- Other names: NBIA
- Specialty: Neurology

= Neurodegeneration with brain iron accumulation =

Group of neurodegenerative disorders with associated iron accumulation in the brain

Neurodegeneration with brain iron accumulation is a heterogenous group of inherited neurodegenerative diseases, still under research, in which iron accumulates in the basal ganglia, either resulting in progressive dystonia, parkinsonism, spasticity, optic atrophy, retinal degeneration, neuropsychiatric, or diverse neurologic abnormalities.
Some of the NBIA disorders have also been associated with several genes in synapse and lipid metabolism related pathways. NBIA is not one disease but an entire group of disorders, characterized by an accumulation of brain iron, sometimes in the presence of axonal spheroids in the central nervous system.

Iron accumulation can occur anywhere in the brain, with accumulation typically occurring in globus pallidus, substantia nigra, pars reticula, striatum and cerebellar dentate nuclei. Symptoms can include various movement disorders, neuropsychiatric issues, seizures, visual disturbances, and cognitive decline, usually in different combinations. Ten to fifteen genetic NBIA disorders involving various cell processes have been identified: iron metabolism, coenzyme A biosynthesis, phospholipid metabolism, ceramide metabolism, lysosomal disorders, as well as mutations in genes with unknown functions. Onset can occur at different ages, from early childhood to late adulthood.

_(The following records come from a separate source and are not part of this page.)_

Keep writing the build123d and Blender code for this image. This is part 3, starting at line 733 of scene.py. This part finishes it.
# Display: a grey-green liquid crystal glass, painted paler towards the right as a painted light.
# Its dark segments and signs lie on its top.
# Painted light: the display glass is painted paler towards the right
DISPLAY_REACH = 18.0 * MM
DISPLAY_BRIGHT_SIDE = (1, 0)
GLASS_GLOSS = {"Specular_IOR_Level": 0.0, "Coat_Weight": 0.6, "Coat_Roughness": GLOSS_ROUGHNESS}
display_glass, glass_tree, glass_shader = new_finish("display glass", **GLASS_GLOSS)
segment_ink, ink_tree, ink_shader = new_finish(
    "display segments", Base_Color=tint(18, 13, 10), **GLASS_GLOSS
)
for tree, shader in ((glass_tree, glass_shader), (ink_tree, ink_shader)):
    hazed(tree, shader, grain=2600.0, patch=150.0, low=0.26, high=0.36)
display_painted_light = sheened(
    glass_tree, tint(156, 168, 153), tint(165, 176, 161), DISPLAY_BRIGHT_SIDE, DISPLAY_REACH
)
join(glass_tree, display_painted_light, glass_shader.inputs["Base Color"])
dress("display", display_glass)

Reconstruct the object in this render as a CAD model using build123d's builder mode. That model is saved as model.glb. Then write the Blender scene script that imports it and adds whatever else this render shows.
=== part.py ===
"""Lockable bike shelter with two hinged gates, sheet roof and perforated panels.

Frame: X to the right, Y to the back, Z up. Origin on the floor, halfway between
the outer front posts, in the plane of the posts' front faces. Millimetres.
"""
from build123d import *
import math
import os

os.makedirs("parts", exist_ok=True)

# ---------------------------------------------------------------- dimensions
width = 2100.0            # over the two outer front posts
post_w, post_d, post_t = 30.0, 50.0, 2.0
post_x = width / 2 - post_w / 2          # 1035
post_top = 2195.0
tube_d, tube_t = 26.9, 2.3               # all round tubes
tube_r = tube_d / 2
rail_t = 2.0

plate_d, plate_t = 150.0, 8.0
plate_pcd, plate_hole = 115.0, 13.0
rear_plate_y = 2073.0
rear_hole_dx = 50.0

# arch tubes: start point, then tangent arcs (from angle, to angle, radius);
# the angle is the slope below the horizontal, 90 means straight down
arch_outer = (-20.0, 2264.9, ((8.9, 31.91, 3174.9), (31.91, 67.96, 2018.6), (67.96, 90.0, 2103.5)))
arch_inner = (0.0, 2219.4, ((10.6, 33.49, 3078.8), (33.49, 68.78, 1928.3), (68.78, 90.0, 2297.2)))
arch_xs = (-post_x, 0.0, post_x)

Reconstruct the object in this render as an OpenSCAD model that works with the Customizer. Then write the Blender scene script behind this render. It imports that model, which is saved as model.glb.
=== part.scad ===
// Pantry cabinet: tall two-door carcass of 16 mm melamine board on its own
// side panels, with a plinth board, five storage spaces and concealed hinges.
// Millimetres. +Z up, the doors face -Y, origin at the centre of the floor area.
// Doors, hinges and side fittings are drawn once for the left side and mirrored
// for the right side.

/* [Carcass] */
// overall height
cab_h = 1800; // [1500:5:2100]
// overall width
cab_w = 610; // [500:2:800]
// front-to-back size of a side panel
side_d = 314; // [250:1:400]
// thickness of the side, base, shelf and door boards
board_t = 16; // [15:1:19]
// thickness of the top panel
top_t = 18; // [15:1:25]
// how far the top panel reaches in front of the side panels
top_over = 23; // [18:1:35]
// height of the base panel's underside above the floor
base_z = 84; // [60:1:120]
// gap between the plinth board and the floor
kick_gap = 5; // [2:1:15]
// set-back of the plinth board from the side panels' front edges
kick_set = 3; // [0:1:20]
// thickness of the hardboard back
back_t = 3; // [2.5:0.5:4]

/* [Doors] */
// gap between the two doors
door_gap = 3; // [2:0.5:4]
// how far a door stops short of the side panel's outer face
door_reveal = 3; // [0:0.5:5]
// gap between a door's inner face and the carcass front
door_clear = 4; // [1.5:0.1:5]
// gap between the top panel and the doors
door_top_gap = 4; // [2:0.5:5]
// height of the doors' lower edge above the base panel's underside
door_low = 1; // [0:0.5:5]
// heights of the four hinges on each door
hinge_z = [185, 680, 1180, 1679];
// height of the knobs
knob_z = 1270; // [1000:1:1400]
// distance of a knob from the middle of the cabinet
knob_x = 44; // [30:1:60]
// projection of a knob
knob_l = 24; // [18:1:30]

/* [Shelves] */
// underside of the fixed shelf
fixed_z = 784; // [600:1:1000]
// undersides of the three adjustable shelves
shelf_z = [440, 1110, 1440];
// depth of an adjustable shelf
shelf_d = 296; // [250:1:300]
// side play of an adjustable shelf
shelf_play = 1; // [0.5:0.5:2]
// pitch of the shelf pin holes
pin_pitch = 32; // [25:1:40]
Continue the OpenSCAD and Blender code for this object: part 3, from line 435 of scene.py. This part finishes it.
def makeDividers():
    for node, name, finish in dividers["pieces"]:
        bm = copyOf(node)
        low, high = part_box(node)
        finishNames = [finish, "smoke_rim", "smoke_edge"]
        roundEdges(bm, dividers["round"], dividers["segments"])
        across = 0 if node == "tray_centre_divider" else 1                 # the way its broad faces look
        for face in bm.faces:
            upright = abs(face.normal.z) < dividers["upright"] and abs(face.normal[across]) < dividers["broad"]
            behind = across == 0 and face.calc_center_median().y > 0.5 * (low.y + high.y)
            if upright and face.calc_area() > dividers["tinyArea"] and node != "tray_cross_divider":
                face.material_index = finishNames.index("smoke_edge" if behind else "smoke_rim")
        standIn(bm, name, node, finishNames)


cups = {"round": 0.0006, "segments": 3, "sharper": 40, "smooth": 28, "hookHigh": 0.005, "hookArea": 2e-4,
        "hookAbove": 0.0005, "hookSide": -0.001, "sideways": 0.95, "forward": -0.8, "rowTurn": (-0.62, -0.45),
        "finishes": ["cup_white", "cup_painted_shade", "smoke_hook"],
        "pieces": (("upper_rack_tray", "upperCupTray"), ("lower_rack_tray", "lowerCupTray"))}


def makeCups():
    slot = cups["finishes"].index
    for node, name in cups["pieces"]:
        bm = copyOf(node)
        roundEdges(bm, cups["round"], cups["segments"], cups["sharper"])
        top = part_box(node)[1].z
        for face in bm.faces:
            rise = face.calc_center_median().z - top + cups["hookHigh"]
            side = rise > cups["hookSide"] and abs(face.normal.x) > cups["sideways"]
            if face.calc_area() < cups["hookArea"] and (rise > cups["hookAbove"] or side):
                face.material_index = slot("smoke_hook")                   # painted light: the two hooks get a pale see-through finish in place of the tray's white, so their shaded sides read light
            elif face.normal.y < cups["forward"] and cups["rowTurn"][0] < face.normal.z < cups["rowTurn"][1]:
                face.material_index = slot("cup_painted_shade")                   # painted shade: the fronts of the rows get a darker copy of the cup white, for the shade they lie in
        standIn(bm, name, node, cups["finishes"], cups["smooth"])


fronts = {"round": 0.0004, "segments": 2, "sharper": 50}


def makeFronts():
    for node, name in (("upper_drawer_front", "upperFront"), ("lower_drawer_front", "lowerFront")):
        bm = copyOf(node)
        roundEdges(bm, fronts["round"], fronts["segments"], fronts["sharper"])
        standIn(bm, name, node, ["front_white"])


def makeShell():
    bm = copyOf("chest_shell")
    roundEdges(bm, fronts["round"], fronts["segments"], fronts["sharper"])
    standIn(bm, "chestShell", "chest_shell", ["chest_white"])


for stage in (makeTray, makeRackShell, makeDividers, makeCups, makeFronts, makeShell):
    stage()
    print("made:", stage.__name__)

As of 2021 there were no curative treatments for any of the NBIA disorders, though several medications have been subject to clinical trial including the iron chelator deferiprone.

==Variants==

Overview of monogenic NBIA disorders
| NBIA variant | Gene | Inheritance |
|---|---|---|
| Pantothenate kinase-associated neurodegeneration (PKAN) | PANK2 | autosomal recessive |
| PLA2G6-associated neurodegeneration (PLAN) | PLA2G6 | autosomal recessive |
| Mitochondrial membrane protein-associated neurodegeneration (MPAN) | C19orf12 | autosomal recessive or dominant |
| Beta-propeller protein-associated neurodegeneration (BPAN) | WDR45 | X-linked dominant (mostly de novo mutations) |
| Fatty acid hydroxylase-associated neurodegeneration (FAHN) | FA2H | autosomal recessive |
| Kufor–Rakeb syndrome | ATP13A2 | autosomal recessive |
| Neuroferritinopathy | FTL, FTH1 | autosomal dominant |
| Aceruloplasminemia | CP | autosomal recessive |
| Woodhouse–Sakati syndrome | DCAF17 | autosomal recessive |
| COASY protein-associated neurodegeneration (CoPAN) | COASY | autosomal recessive |
| NBIA7 | REPS1 | autosomal recessive |
| NBIA8 | CRAT | autosomal recessive |

==Diagnosis==
DaT scans, transcranial Doppler sonography (TCD), PET scans, and, in some cases, magnetic resonance imaging (MRI) (type of scans depending on the symptoms) are used to distinguish between the different forms of NBIA due to the accumulation of iron in different areas of the brain. Patients typically fall into two different categories: (1) early onset, rapid progression or (2) late onset, slow progression. The first type is considered to be the classic presentation, while the second type is thought to be a more atypical presentation. Phenotypes of the different disorders appear to be dependent on age, i.e. amount of iron accumulation and cognitive abilities.

==Treatments==
Effective disease-modifying treatments have not yet been found for any of the NBIA disorders. Treatment is supportive and focused on improving symptoms: Dystonia is a common debilitating symptom and can be managed with oral medications, and sometimes with deep-brain electrical stimulation, therapy support for walking, eating, and manual tasks is essential. Later, in many of the diseases, slowing and stopping of movement (known as parkinsonism) can become common. Removal of iron, using medications known as iron chelators, has been tested in clinical trial but was not definitively shown to be effective.